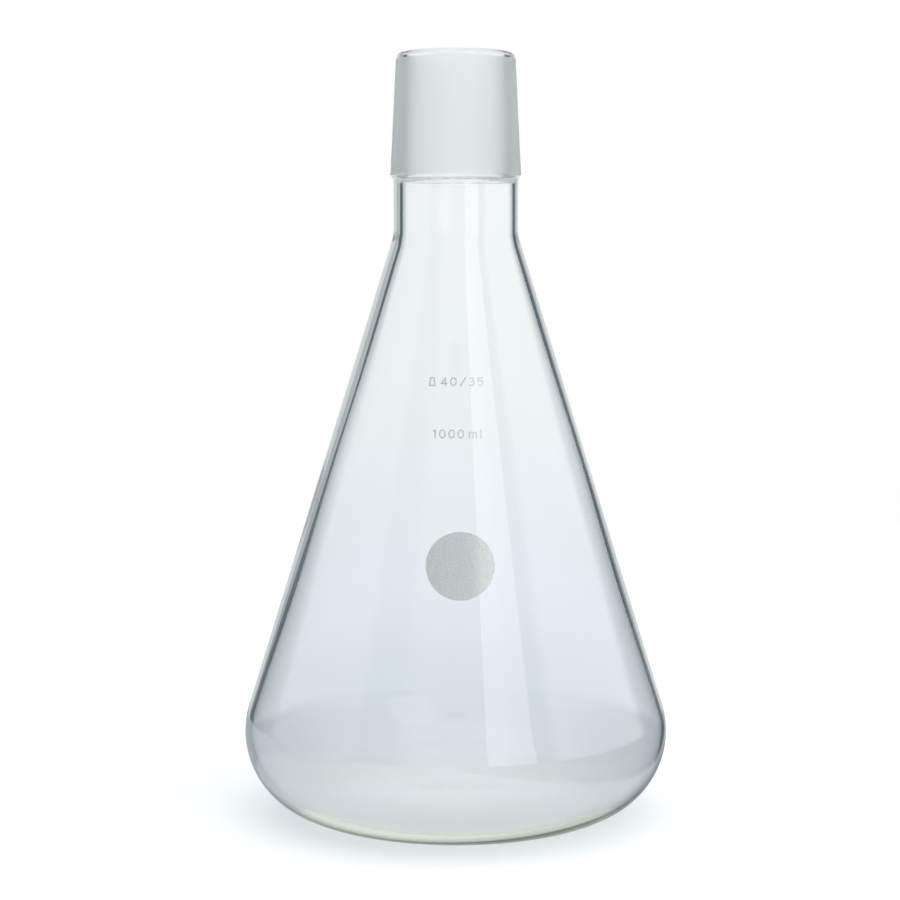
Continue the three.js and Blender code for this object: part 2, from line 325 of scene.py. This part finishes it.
class Nodes:
    """Builds the nodes of one material or world."""

    def __init__(self, tree):
        self.nodes, self.links = tree.nodes, tree.links

    def plug(self, socket, value):
        """Gives an input a plain value, or the output of another node."""
        if isinstance(value, bpy.types.NodeSocket):
            self.links.new(value, socket)
        elif isinstance(value, tuple) and len(socket.default_value) == 4:
            socket.default_value = (*value, 1)
        else:
            socket.default_value = value

    def calculate(self, operation, *values):
        """The result of one Math node."""
        node = self.nodes.new("ShaderNodeMath")
        node.operation = operation
        for socket, value in zip(node.inputs, values):
            self.plug(socket, value)
        return node.outputs[0]

    def product(self, *shares):
        result = shares[0]
        for share in shares[1:]:
            result = self.calculate("MULTIPLY", result, share)
        return result

    def step(self, value, start, end, low=0.0, high=1.0):
        """Goes smoothly from low at start to high at end."""
        node = self.nodes.new("ShaderNodeMapRange")
        node.interpolation_type = "SMOOTHSTEP"
        if start > end:
            start, end, low, high = end, start, high, low
        for name, number in (("From Min", start), ("From Max", end), ("To Min", low), ("To Max", high)):
            node.inputs[name].default_value = number
        self.plug(node.inputs["Value"], value)
        return node.outputs["Result"]

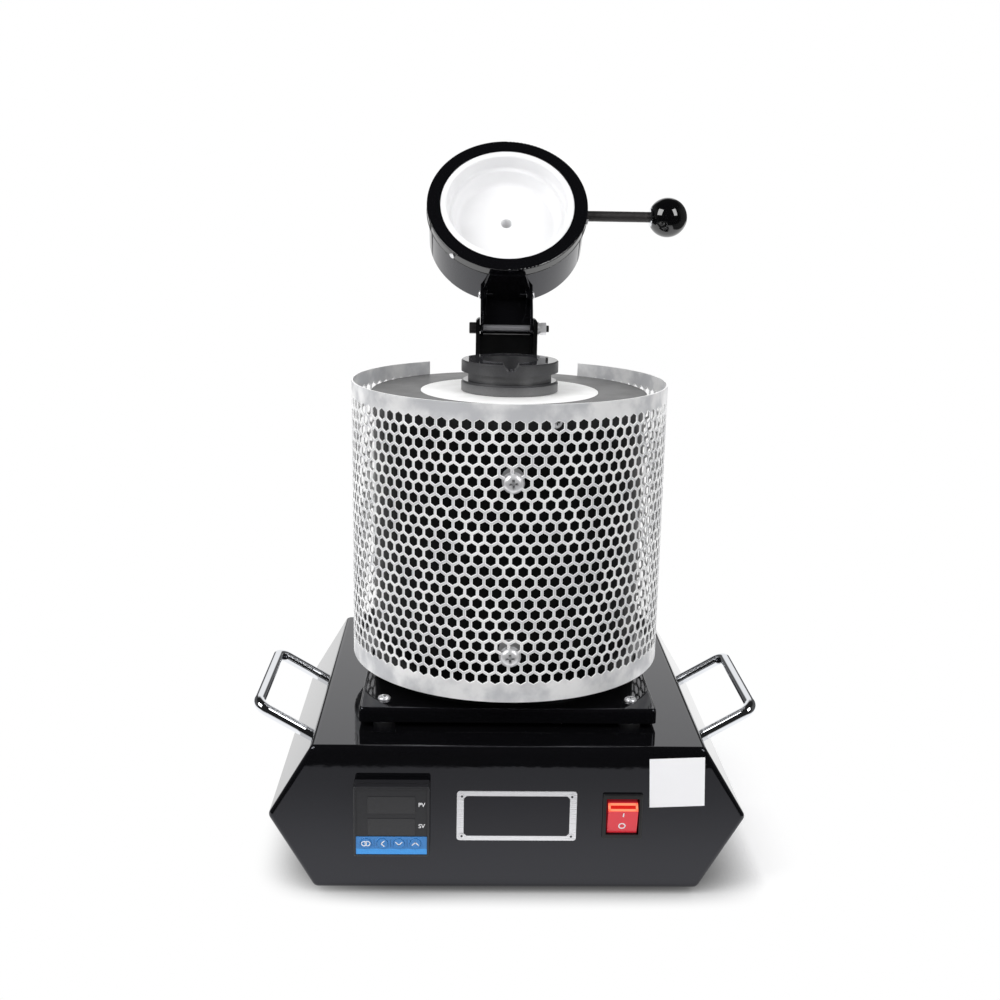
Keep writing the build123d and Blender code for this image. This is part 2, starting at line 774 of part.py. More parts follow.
def make_crucible():
    seat = crucible_seat
    neck_low = seat + collar_height
    neck_high = neck_low + neck_height
    bottom = seat - crucible_depth - crucible_wall
    bore = crucible_bore / 2
    floor = seat - crucible_depth
    cup = turned(
        (0, bottom),
        (crucible_body_radius - 3.0, bottom),
        (crucible_body_radius - 1.5, bottom + 2.0),
        (crucible_body_radius, seat),
        (crucible_rim_radius, seat),
        (crucible_rim_radius, neck_low - 1.2),
        (crucible_rim_radius - 1.2, neck_low),
        (crucible_neck_radius, neck_low),
        (crucible_neck_radius, neck_high),
        (crucible_rim_radius, neck_high),
        (crucible_rim_radius, crucible_top - 0.8),
        (crucible_rim_radius - 0.8, crucible_top),
        (bore, crucible_top),
        (bore - 1.5, floor + 7.0),
        (bore - 7.5, floor),
        (0, floor),
    )
    half = spout_width / 2
    low = crucible_top - spout_depth
    notch = Polyline((-half, crucible_top + 1), (-half, crucible_top), (-half + 1.8, low + 1.4))
    notch += ThreePointArc((-half + 1.8, low + 1.4), (0, low), (half - 1.8, low + 1.4))
    notch += Polyline(
        (half - 1.8, low + 1.4),
        (half, crucible_top),
        (half, crucible_top + 1),
        (-half, crucible_top + 1),
    )
    spout = extrude(Plane.XZ * make_face(notch), crucible_rim_radius + 5)
    add("crucible", cup - spout)


# ---- front panel -------------------------------------------------------------


def key_places():
    """(x, z) of the four keys on the controller."""
    z = case_floor + controller_z + panel_size / 2 - 38.6
    first = controller_x - panel_size / 2 + 7.9
    return [(first + n * key_pitch, z) for n in range(4)]


def make_controller():
    x, z = controller_x, case_floor + controller_z
    half, body = panel_size / 2, controller_body / 2
    bezel = block(x - half, x + half, bezel_face, front, z - half, z + half)
    bezel = fillet(bezel.edges().filter_by(Axis.Y), 1.5)
    bezel = fillet(bezel.faces().sort_by(Axis.Y)[0].edges(), 1.0)
    groove = front - controller_bezel / 2
    core = half - 0.5
    bezel -= block(x - half - 1, x + half + 1, groove, groove + 0.7, z - half - 1, z + half + 1)
    bezel += block(x - core, x + core, groove, groove + 0.7, z - core, z + core)
    back = front + controller_length
    bezel += block(x - body, x + body, front, back, z - body, z + body)
    face = half - 1.6
    pocket = bezel_face + 0.6
    bezel -= block(x - face, x + face, bezel_face - 1, pocket, z - face, z + face)
    left, top = x - half, z + half
    windows = []
    for high, low in ((6.8, 18.2), (21.7, 33.0)):
        pane = (left + 9.0, left + 38.9, pocket - 0.3, pocket, top - low, top - high)
        windows.append(block(*pane))
    overlay = block(x - face, x + face, pocket - 0.4, pocket, top - 46.2, top - 34.1)
    for key_x, key_z in key_places():
        room = key_radius + fit_clearance
        overlay -= rod_y(room, bezel_face - 2, pocket + 1, key_x, key_z)
        bezel -= rod_y(room, bezel_face - 2, pocket + 2.0, key_x, key_z)
    for n in range(6):
        slot_z = z - 17.5 + 7.0 * n
        bezel -= block(x - body - 1, x - body + 6, back - 4, back + 1, slot_z - 2, slot_z + 2)
    add("controller", bezel)
    add("controller_windows", *windows)
    add("controller_overlay", overlay)
    names = ("key_set", "key_shift", "key_down", "key_up")
    for name, (key_x, key_z) in zip(names, key_places(), strict=True):
        start = pocket - 0.4 - key_travel - 0.2
        add(name, rod_y(key_radius, start, pocket + 2.0 - key_travel - fit_clearance, key_x, key_z))
    clip = 26.0
    room = body + 0.2
    frame = block(x - clip, x + clip, panel_back, panel_back + 8, z - clip, z + clip)
    frame = fillet(frame.edges().filter_by(Axis.Y), 2.0)
    frame -= block(x - room, x + room, panel_back - 1, panel_back + 9, z - room, z + room)
    add("controller_clip", frame)


def rocker_outline():
    """Side view of the rocker about its pin, as (outward, up) points, lens end first."""
    lens = [(9.0, 7.7), (5.0, 11.0)]
    return [*lens, (0, 10.8), (-4.5, 6.0), (-4.5, -6.0), (0, -10.8), (8.2, -10.4), (9.0, -9.8)]


def lens_pocket():
    """Side view of the shallow recess in the rocker's lens, as (outward, up) points."""
    (u0, v0), (u1, v1) = rocker_outline()[:2]
    length = sqrt((u1 - u0) ** 2 + (v1 - v0) ** 2)
    along, across = ((u1 - u0) / length, (v1 - v0) / length), ((v1 - v0) / length, (u0 - u1) / length)
    points = []
    for run, deep in (
        (lens_rim, -lens_depth),
        (length - lens_rim, -lens_depth),
        (length - lens_rim, 1),
        (lens_rim, 1),
    ):
        points.append((u0 + along[0] * run + across[0] * deep, v0 + along[1] * run + across[1] * deep))
    return points


def make_switch():
    x, z = switch_x, case_floor + switch_z
    half_w, half_h = switch_width / 2, switch_height / 2
    lip = front - switch_bezel
    bezel = block(x - half_w, x + half_w, lip, front, z - half_h, z + half_h)
    bezel = fillet(bezel.edges().filter_by(Axis.Y), 1.2)
    bezel = fillet(bezel.faces().sort_by(Axis.Y)[0].edges(), 0.8)
    body_w, body_h = half_w - 1.2, half_h - 1.3
    back = front + 24
    bezel += block(x - body_w, x + body_w, front, back, z - body_h, z + body_h)
    open_w, open_h = rocker_width / 2 + rocker_gap, rocker_opening / 2
    floor = back - 3
    bezel -= block(x - open_w, x + open_w, lip - 1, floor, z - open_h, z + open_h)
    pin_y = front + rocker_pivot
    room = open_w + 0.8
    bezel -= rod_x(1.2 + fit_clearance, x - room, x + room, pin_y, z)
    add("switch_frame", bezel)
    tilt = radians(rocker_tilt)

    def tilted(outline, half_width):
        points = []
        for u, v in outline:
            out = u * cos(tilt) + v * sin(tilt)
            up = v * cos(tilt) - u * sin(tilt)
            points.append((pin_y - out, z + up))
        side = Plane.YZ * make_face(Polyline(*points, close=True))
        return Pos(x, 0, 0) * extrude(side, half_width, both=True)

    rocker = tilted(rocker_outline(), rocker_width / 2)
    rocker -= tilted(lens_pocket(), rocker_width / 2 - lens_rim)
    rocker += rod_x(1.2, x - room + 0.2, x + room - 0.2, pin_y, z)
    add("switch_rocker", rocker)


def make_name_plate():
    half_w, half_h = plate_width / 2, plate_height / 2
    z = case_floor + plate_z
    outer = front - plate_thickness
    sheet = block(plate_x - half_w, plate_x + half_w, outer, front, z - half_h, z + half_h)
    sheet = fillet(sheet.edges().filter_by(Axis.Y), 2.0)
    rivets = []
    for dx, dz in corners(half_w - 3.2, half_h - 3.2):
        rivets.append(rod_y(1.6, outer - 0.7, outer, plate_x + dx, z + dz))
    add("name_plate", sheet)
    add("name_plate_rivets", *rivets)


# ---- inside and behind the case ----------------------------------------------


def make_gland():
    z = case_floor + gland_z
    wall = case_depth / 2
    body = rod_y(gland_radius, wall - case_sheet - 9, wall + 4, gland_x, z)
    flange = Rot(X=-90) * extrude(RegularPolygon(10, 6, major_radius=False), 5)
    body += Pos(gland_x, wall, z) * flange
    body -= rod_y(gland_bore, wall - 30, wall + 30, gland_x, z)
    dome = rod_y(9.2, wall + 5, wall + 17, gland_x, z)
    dome = fillet(dome.edges().group_by(Axis.Y)[-1], 3.0)
    dome -= rod_y(gland_bore, wall - 30, wall + 30, gland_x, z)
    lock = Rot(X=-90) * extrude(RegularPolygon(11, 6, major_radius=False), 4)
    lock = Pos(gland_x, wall - case_sheet - 4, z) * lock
    lock -= rod_y(gland_radius + 0.1, wall - 30, wall, gland_x, z)
    add("gland_body", body)
    add("gland_nut", dome)
    add("gland_locknut", lock)


def make_electrics():
    low = case_floor + case_sheet
    base = block(-30, 30, 48, 104, low, low + 6)
    for n in range(9):
        x = -28.5 + 7.125 * n
        base += block(x - 1.0, x + 1.0, 48, 104, low + 6, low + 22)
    base += block(-30, 30, 48, 104, low + 22, low + 26)
    add("heat_sink", base)
    relay = block(-22.5, 22.5, 47, 105, low + 26, low + 50)
    relay = chamfer(relay.edges().group_by(Axis.Z)[-1], 1.5)
    relay -= block(-12, 12, 40, 58, low + 42, low + 60)
    relay -= block(-12, 12, 94, 110, low + 42, low + 60)
    add("solid_state_relay", relay)


def centre_of_footprint():
    """Move that puts the origin under the middle of the whole, front to back."""
    boxes = [solid.bounding_box() for solids in parts.values() for solid in solids]
    nearest = min(box.min.Y for box in boxes)
    farthest = max(box.max.Y for box in boxes)
    return Pos(0, -(nearest + farthest) / 2, 0)


def main():
    make_case()
    make_case_fixings()
    make_handles()
    make_plate()
    make_shell()
    make_lining()
    make_coil()
    make_guard()
    make_post()
    make_hinge_bolt()
    make_lid()
    make_crucible()
    make_controller()
    make_switch()
    make_name_plate()
    make_gland()
    make_electrics()
    place = centre_of_footprint()
    os.makedirs("parts", exist_ok=True)
    for name, solids in parts.items():
        moved = [place * solid for solid in solids]
        shape = moved[0] if len(moved) == 1 else Compound(children=moved)
        export_step(shape, f"parts/{name}.step")


main()
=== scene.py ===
"""Looks, camera and light of a bench-top electric gold melting furnace.

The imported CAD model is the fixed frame. Sections follow the furnace as it is put
together, from the case up to the lid and then the front panel.
"""

import json
from math import atan2, cos, pi, radians, sin, tau

import bmesh
import bpy
from mathutils import Matrix, Vector


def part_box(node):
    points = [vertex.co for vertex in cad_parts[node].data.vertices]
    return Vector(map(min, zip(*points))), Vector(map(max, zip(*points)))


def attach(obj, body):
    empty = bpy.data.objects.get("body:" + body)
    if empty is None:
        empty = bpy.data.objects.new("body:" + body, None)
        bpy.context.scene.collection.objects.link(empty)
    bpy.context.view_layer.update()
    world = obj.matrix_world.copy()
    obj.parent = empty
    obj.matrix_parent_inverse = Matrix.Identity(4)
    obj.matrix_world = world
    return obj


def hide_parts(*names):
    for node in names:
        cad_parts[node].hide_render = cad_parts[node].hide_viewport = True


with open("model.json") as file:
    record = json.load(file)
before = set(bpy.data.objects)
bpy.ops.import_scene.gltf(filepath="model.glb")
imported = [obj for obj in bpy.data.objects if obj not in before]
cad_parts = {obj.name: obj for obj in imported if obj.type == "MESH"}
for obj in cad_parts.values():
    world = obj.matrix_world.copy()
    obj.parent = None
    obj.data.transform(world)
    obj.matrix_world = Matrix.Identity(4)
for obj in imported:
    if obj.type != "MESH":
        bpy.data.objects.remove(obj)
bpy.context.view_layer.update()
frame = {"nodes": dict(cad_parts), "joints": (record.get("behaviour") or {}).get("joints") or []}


# ---- camera ------------------------------------------------------------------
# A short telephoto on a tripod in front of the furnace, a little above the lid's
# hinge and looking down on the case. It is level but for one degree of roll.

CAMERA_PLACE = (-0.02933, -0.8935257, 0.43926)
YAW, PITCH, ROLL = 0.028, 0.235, 0.018  # radians
FOCAL_LENGTH, SENSOR_WIDTH = 45.58, 36.0  # millimetres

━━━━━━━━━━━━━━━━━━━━

Write out again only the lines from the line containing "make_lining()" through the line containing "obj.data.transform(world)", both included, exactly as they are.

    make_lining()
    make_coil()
    make_guard()
    make_post()
    make_hinge_bolt()
    make_lid()
    make_crucible()
    make_controller()
    make_switch()
    make_name_plate()
    make_gland()
    make_electrics()
    place = centre_of_footprint()
    os.makedirs("parts", exist_ok=True)
    for name, solids in parts.items():
        moved = [place * solid for solid in solids]
        shape = moved[0] if len(moved) == 1 else Compound(children=moved)
        export_step(shape, f"parts/{name}.step")


main()
=== scene.py ===
"""Looks, camera and light of a bench-top electric gold melting furnace.

The imported CAD model is the fixed frame. Sections follow the furnace as it is put
together, from the case up to the lid and then the front panel.
"""

import json
from math import atan2, cos, pi, radians, sin, tau

import bmesh
import bpy
from mathutils import Matrix, Vector


def part_box(node):
    points = [vertex.co for vertex in cad_parts[node].data.vertices]
    return Vector(map(min, zip(*points))), Vector(map(max, zip(*points)))


def attach(obj, body):
    empty = bpy.data.objects.get("body:" + body)
    if empty is None:
        empty = bpy.data.objects.new("body:" + body, None)
        bpy.context.scene.collection.objects.link(empty)
    bpy.context.view_layer.update()
    world = obj.matrix_world.copy()
    obj.parent = empty
    obj.matrix_parent_inverse = Matrix.Identity(4)
    obj.matrix_world = world
    return obj


def hide_parts(*names):
    for node in names:
        cad_parts[node].hide_render = cad_parts[node].hide_viewport = True


with open("model.json") as file:
    record = json.load(file)
before = set(bpy.data.objects)
bpy.ops.import_scene.gltf(filepath="model.glb")
imported = [obj for obj in bpy.data.objects if obj not in before]
cad_parts = {obj.name: obj for obj in imported if obj.type == "MESH"}
for obj in cad_parts.values():
    world = obj.matrix_world.copy()
    obj.parent = None
    obj.data.transform(world)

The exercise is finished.